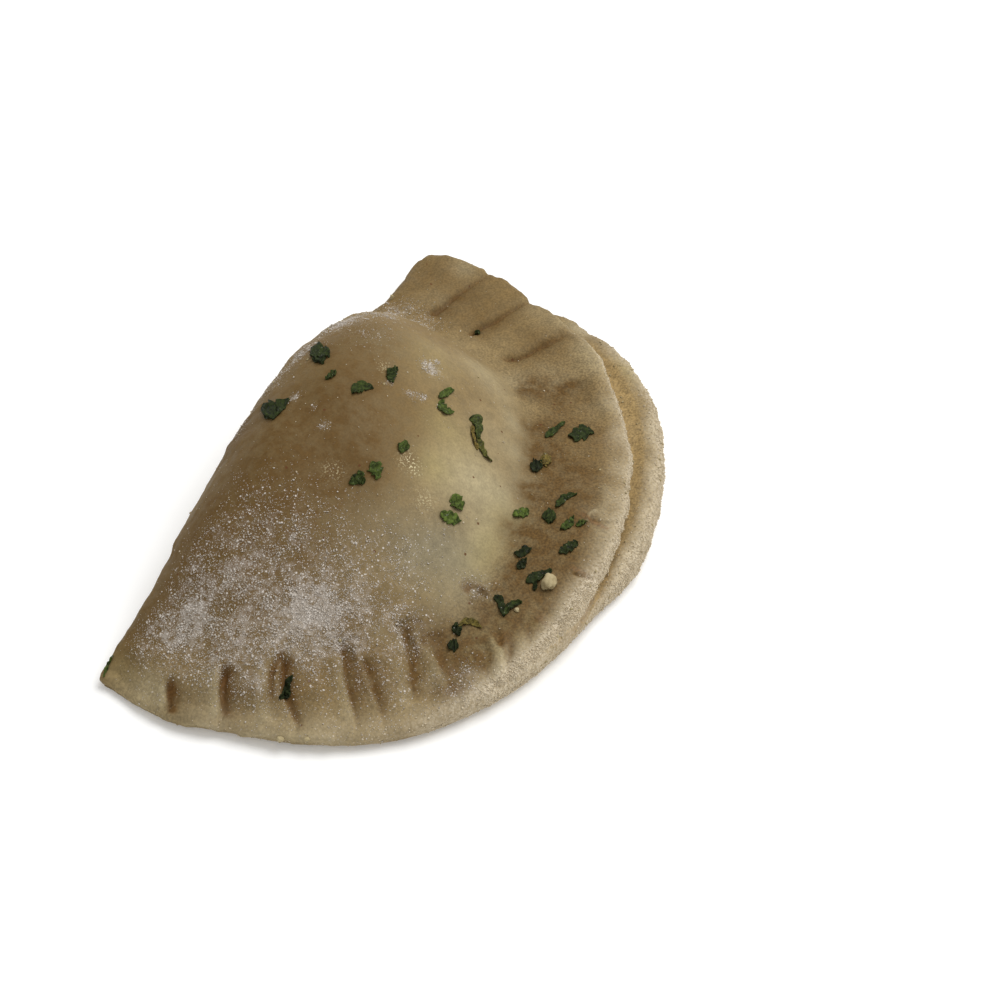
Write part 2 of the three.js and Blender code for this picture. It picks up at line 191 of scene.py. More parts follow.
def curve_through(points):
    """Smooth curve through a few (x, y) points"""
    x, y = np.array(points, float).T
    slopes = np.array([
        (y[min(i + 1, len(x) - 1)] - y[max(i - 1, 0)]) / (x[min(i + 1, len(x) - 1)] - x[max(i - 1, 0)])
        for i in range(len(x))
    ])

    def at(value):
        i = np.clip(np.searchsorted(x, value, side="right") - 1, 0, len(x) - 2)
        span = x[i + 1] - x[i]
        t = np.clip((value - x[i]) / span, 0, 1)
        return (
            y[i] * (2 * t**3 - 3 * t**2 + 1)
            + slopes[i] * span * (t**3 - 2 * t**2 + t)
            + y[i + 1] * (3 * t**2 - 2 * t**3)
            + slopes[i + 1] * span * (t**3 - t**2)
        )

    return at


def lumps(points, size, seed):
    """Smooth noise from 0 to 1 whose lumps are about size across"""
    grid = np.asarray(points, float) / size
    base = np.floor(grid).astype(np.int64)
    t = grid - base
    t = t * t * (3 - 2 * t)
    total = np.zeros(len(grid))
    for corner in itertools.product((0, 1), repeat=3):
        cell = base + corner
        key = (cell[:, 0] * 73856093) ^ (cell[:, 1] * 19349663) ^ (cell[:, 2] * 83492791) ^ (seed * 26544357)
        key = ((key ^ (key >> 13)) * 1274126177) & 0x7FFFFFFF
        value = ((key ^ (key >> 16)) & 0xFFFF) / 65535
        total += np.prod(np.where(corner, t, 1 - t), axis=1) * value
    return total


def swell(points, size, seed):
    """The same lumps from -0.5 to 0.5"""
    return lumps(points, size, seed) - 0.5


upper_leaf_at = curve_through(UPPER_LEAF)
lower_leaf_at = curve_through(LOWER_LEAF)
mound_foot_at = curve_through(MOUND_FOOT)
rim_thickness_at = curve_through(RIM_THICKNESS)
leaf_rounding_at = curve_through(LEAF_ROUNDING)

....

• **Prompt**
Extract all of the material exactly as it is written.

• **Result for this task**
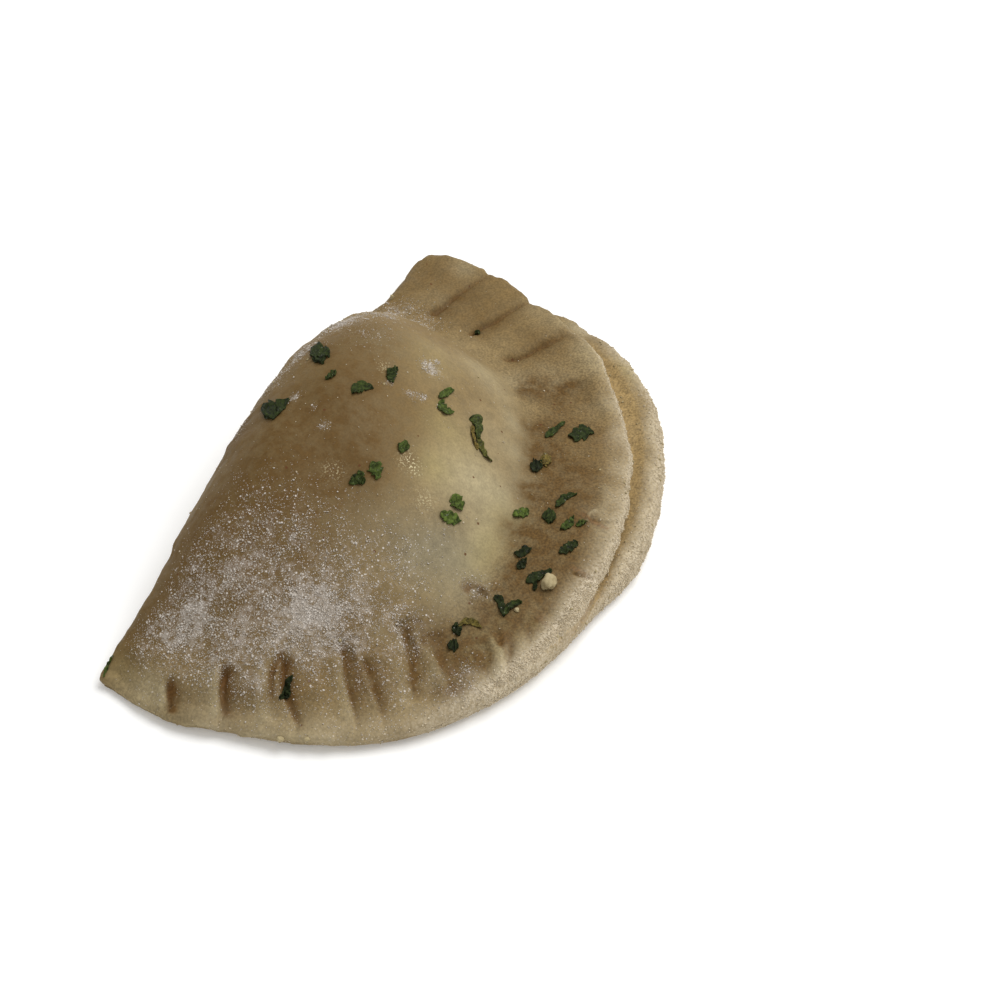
Write part 2 of the three.js and Blender code for this picture. It picks up at line 191 of scene.py. More parts follow.
def curve_through(points):
    """Smooth curve through a few (x, y) points"""
    x, y = np.array(points, float).T
    slopes = np.array([
        (y[min(i + 1, len(x) - 1)] - y[max(i - 1, 0)]) / (x[min(i + 1, len(x) - 1)] - x[max(i - 1, 0)])
        for i in range(len(x))
    ])

    def at(value):
        i = np.clip(np.searchsorted(x, value, side="right") - 1, 0, len(x) - 2)
        span = x[i + 1] - x[i]
        t = np.clip((value - x[i]) / span, 0, 1)
        return (
            y[i] * (2 * t**3 - 3 * t**2 + 1)
            + slopes[i] * span * (t**3 - 2 * t**2 + t)
            + y[i + 1] * (3 * t**2 - 2 * t**3)
            + slopes[i + 1] * span * (t**3 - t**2)
        )

    return at


def lumps(points, size, seed):
    """Smooth noise from 0 to 1 whose lumps are about size across"""
    grid = np.asarray(points, float) / size
    base = np.floor(grid).astype(np.int64)
    t = grid - base
    t = t * t * (3 - 2 * t)
    total = np.zeros(len(grid))
    for corner in itertools.product((0, 1), repeat=3):
        cell = base + corner
        key = (cell[:, 0] * 73856093) ^ (cell[:, 1] * 19349663) ^ (cell[:, 2] * 83492791) ^ (seed * 26544357)
        key = ((key ^ (key >> 13)) * 1274126177) & 0x7FFFFFFF
        value = ((key ^ (key >> 16)) & 0xFFFF) / 65535
        total += np.prod(np.where(corner, t, 1 - t), axis=1) * value
    return total


def swell(points, size, seed):
    """The same lumps from -0.5 to 0.5"""
    return lumps(points, size, seed) - 0.5


upper_leaf_at = curve_through(UPPER_LEAF)
lower_leaf_at = curve_through(LOWER_LEAF)
mound_foot_at = curve_through(MOUND_FOOT)
rim_thickness_at = curve_through(RIM_THICKNESS)
leaf_rounding_at = curve_through(LEAF_ROUNDING)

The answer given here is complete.